結果、IdPに非常に優位な状態が出来上がります。。(仕方ありませんが)
例えば、facebookの規約を見てみましょう。
https://www.facebook.com/legal/commercial_terms
4. Limits on Liability: In addition to and without limiting the scope of the “Limits on liability” section in our Terms, you agree that we are not responsible for the actions, services, content, or data of third parties and you release us, our directors, officers, employees, and agents from any claims and damages, known or unknown, arising out of or in any way connected with any claim you have against any such third parties.
4. 責任の制限: 利用規約の「責任の制限」セクションの範囲に加え、またその範囲を制限することなく、利用者は、当社が第三者の行為、サービス、コンテンツ、またはデータに対して責任を負わないことに同意し、利用者がかかる第三者に対して有する請求に起因する、またはかかる請求に何らかの形で関連する、既知または未知のいかなる請求および損害からも、当社、当社の取締役、役員、従業員、および代理人を免除するものとします。
結局何の責任も負いませんよ、と言うことですね。
日本企業はどうでしょうか?Yahoo!

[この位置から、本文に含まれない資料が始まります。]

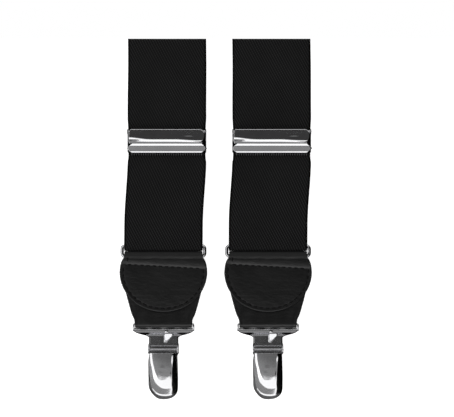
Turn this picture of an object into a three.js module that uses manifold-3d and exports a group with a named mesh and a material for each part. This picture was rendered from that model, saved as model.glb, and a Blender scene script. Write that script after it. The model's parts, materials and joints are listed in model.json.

JAPANのID連携の規約を見てみましょう。
https://developer.yahoo.co.jp/yconnect/v2/guideline_20220401.html
例えば免責事項の3番目にこのような記載があります。IDに関する属性保証や認証結果に関する保証もないよ、と言うことですね。
利用者が予定している目的への適合性、有用性(有益性)、セキュリティ、権原、非侵害性および正確性等について当社が一切保証しないこと
上記を踏まえてRPはどうするべきなのか
ユースケース次第、としか言えないのですがそれだと思考停止するので、ID保証(IAL)、認証強度(AAL)を含めRP側でもちゃんと考えて対策を打つ必要があるのではないでしょうか?
つまり、何をIdPに頼って、何を頼らないのか、を考えることにもつながるわけですが、上記の通りソーシャルログインについてはほぼ何も保証はされないという前提で考えると、ユーザがRPの提供するサービスへ登録する際のハードルを下げる「離脱防止」という観点での依存を基本ラインとして、IDの保証が必要なサービスであれば追加の属性確認(KYCなど)をRP側でも実装することは考えないといけません。また認証強度が必要なのであれば先日のAuth0の例ではありませんが、RP側でも多要素認証などを個別で実装するなどしないと安全には使えない状態となるはずです。
この辺りは最悪のケース(IdP側のインシデントなど)が発生したとしても、RPが独立性を保った上でサービス提供を継続できるかという観点でサービス設計をしていくことが大切だと思います。